Reporting and review after the run
Once reconciliation is complete, the report view gives teams a clear picture of what happened during the run.
- Total summary
- Fully matched summary
- Partially matched summary
- Unmatched summary
- Skipped summary
- Transaction-level tables
- Filters for deeper analysis
- Detailed matched views
- Excel download
This gives finance teams a transparent record of what matched, what differed, and what still needs action.
FAQ
How does Chase payment gateway reconciliation work in Cointab?
Cointab lets teams upload or receive Chase-related reports, map the required fields, run structured matching, and review the results in a reconciliation report. The workflow separates matched, partially matched, unmatched, and skipped transactions so exceptions are easy to review.

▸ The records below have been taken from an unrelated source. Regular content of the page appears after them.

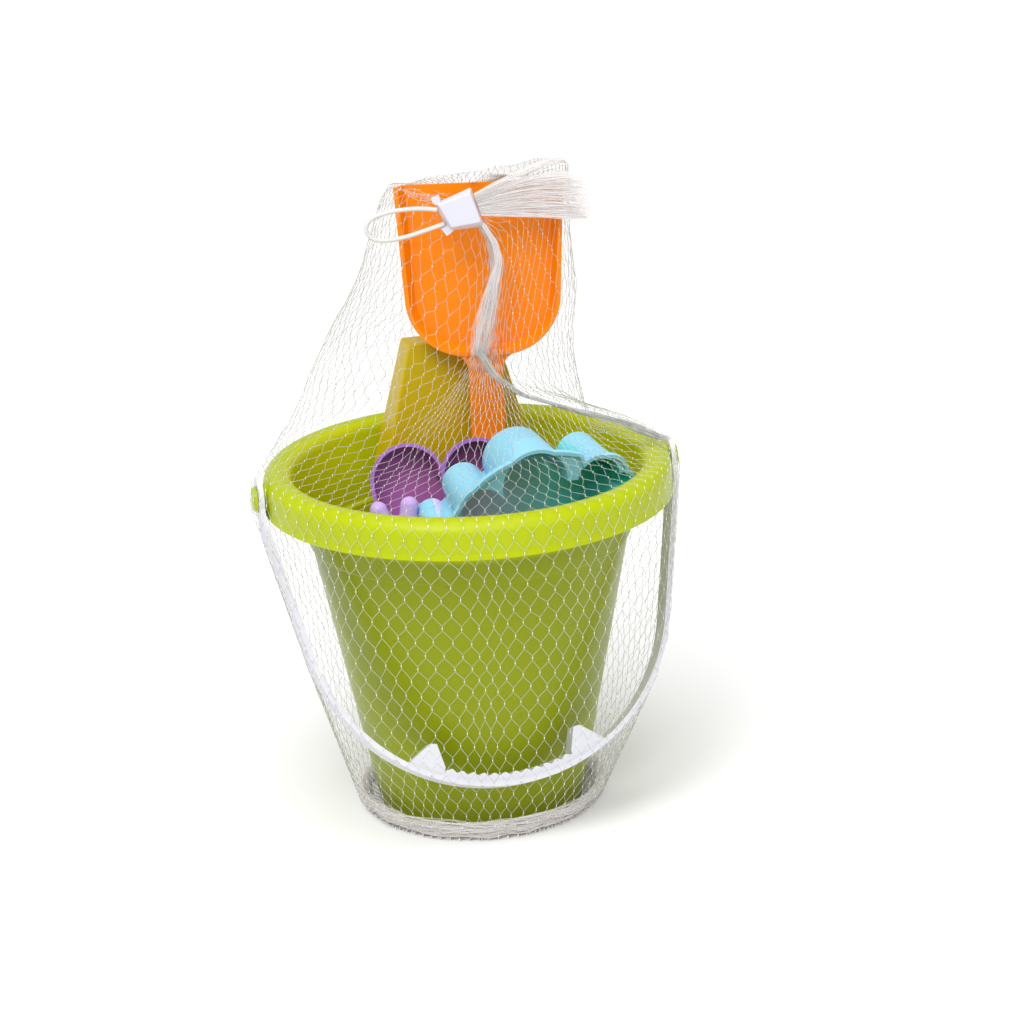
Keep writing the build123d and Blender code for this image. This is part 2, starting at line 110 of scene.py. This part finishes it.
clip_x, clip_y, clip_z = 2.0, 28.2, 295.0
loop_y = clip_y - 4.5
loop_route = (
    (-11.2, 0.4), (-18.0, 1.4), (-28.0, 1.2), (-38.5, -0.6), (-44.3, -3.3), (-46.6, -8.4),
    (-43.4, -12.9), (-37.2, -14.1), (-26.5, -12.4), (-16.0, -9.2), (-8.0, -6.6),
)
cord_curve = bpy.data.curves.new("carry_cord", "CURVE")
cord_curve.dimensions = "3D"
cord_curve.bevel_depth = 0.0011
cord_curve.bevel_resolution = 3
cord_curve.resolution_u = 12
cord_curve.use_fill_caps = True
cord_line = cord_curve.splines.new("NURBS")
cord_line.points.add(len(loop_route) - 1)
for point, (x, z) in zip(cord_line.points, loop_route):
    point.co = (*toys(clip_x + x, loop_y, clip_z + z), 1)
cord_line.order_u = 3
cord_line.use_endpoint_u = True
carry_cord = link("carry_cord", cord_curve)

cord_cover, nodes, links, shader = material("cord cover", (0.70, 0.67, 0.65), 0.6)
shader.inputs["Sheen Weight"].default_value = 0.25
place = nodes.new("ShaderNodeTexCoord")
braid = nodes.new("ShaderNodeTexWave")
braid.bands_direction = "DIAGONAL"
braid.inputs["Scale"].default_value = 900
links.new(place.outputs["Object"], braid.inputs["Vector"])
braid_bump = nodes.new("ShaderNodeBump")
braid_bump.inputs["Strength"].default_value = 0.35
braid_bump.inputs["Distance"].default_value = 0.0002
links.new(braid.outputs["Fac"], braid_bump.inputs["Height"])
links.new(braid_bump.outputs["Normal"], shader.inputs["Normal"])
cord_curve.materials.append(cord_cover)
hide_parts("cord_loop")
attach(carry_cord, "spade")

# ---- Bucket -------------------------------------------------------------------------------------
# One thin-walled injection moulding in lime green plastic, glossy on its rolled rim. Painted shade
# darkens the cone below the rim, and painted light brightens the inside wall. The studs for the bail are moulded on.


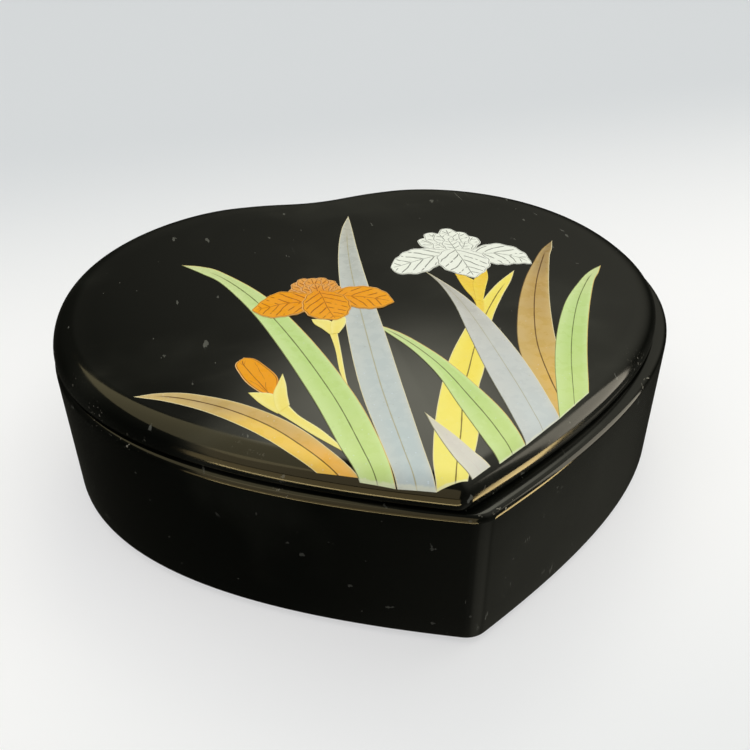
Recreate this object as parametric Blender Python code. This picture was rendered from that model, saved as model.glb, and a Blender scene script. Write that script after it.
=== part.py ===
"""Heart-shaped lacquered trinket box with a lift-off domed lid and a velvet-lined inside.

Metres, +Z up. The origin is on the surface the box stands on, under the middle of its
length and width. The heart's point faces -Y and its two lobes face +Y.

Every layer of the box follows one heart outline: a piece is a short profile of
(inset, height) pairs swept round that outline, where the inset is the distance in from
the outside of the wall.
"""

import bmesh
import bpy
import numpy as np

MM = 0.001

# Heart outline, seen from above. Each handle is the length of a Bezier handle.
WIDTH = 115 * MM            # across the two lobes
LENGTH = 105 * MM           # from the point to the top of the lobes
NOTCH_DEPTH = 1.6 * MM      # how far the notch sinks below the lobes
NOTCH_HANDLE = 6 * MM
LOBE_X = 18 * MM            # the top of a lobe, from the centre line
LOBE_INNER_HANDLE = 10 * MM
LOBE_OUTER_HANDLE = 15.5 * MM
WIDEST_Y = 7 * MM           # where the heart is widest
WIDEST_UPPER_HANDLE = 31 * MM
WIDEST_LOWER_HANDLE = 29 * MM
POINT_HANDLE = 31 * MM
POINT_HALF_ANGLE = np.radians(65.5)
POINT_RADIUS = 4.5 * MM

# Number of straight steps in each stretch of half the outline, and across a rounded edge.
NOTCH_STEPS = 8
LOBE_STEPS = 14
FLANK_STEPS = 14
POINT_STEPS = 4
ROUND_STEPS = 3
SHOULDER_STEPS = 6
CROWN_STEPS = 5

GAP = 0.3 * MM              # glue line or seat between two pieces

# Box body
FELT_THICKNESS = 0.8 * MM
FELT_INSET = 2.0 * MM
WALL_THICKNESS = 3.8 * MM
WALL_HEIGHT = 25.9 * MM
WALL_FOOT_RADIUS = 0.9 * MM
WALL_RIM_RADIUS = 1.0 * MM
WALL_INNER_RADIUS = 0.5 * MM
FLOOR_THICKNESS = 3.0 * MM
FLOOR_REBATE = 1.6 * MM     # how far the floor board lets into the wall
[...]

What records can I compare with Chase reports?
Teams commonly compare Chase settlement and refund reports with website sales, ERP exports, books data, and bank statements. Optional supporting files can also be used for enrichment, lookup, or calculation before reconciliation.
How are amount differences handled?
If identifiers line up but amounts do not, the transaction appears as a partial match. Finance teams can then review the difference, check supporting data, or manually match the record if the business context supports it.
Can recurring Chase reconciliation be automated?
Yes. Once a workflow is set up, Cointab can support scheduled reconciliation runs and automated data input through email, SFTP, or API-based flows, depending on how the files are received.
Can the reconciliation report be downloaded for audit or review?
Yes. Users can download Excel reconciliation reports that include matched, partially matched, unmatched, and skipped records for internal review, audit support, and partner follow-up.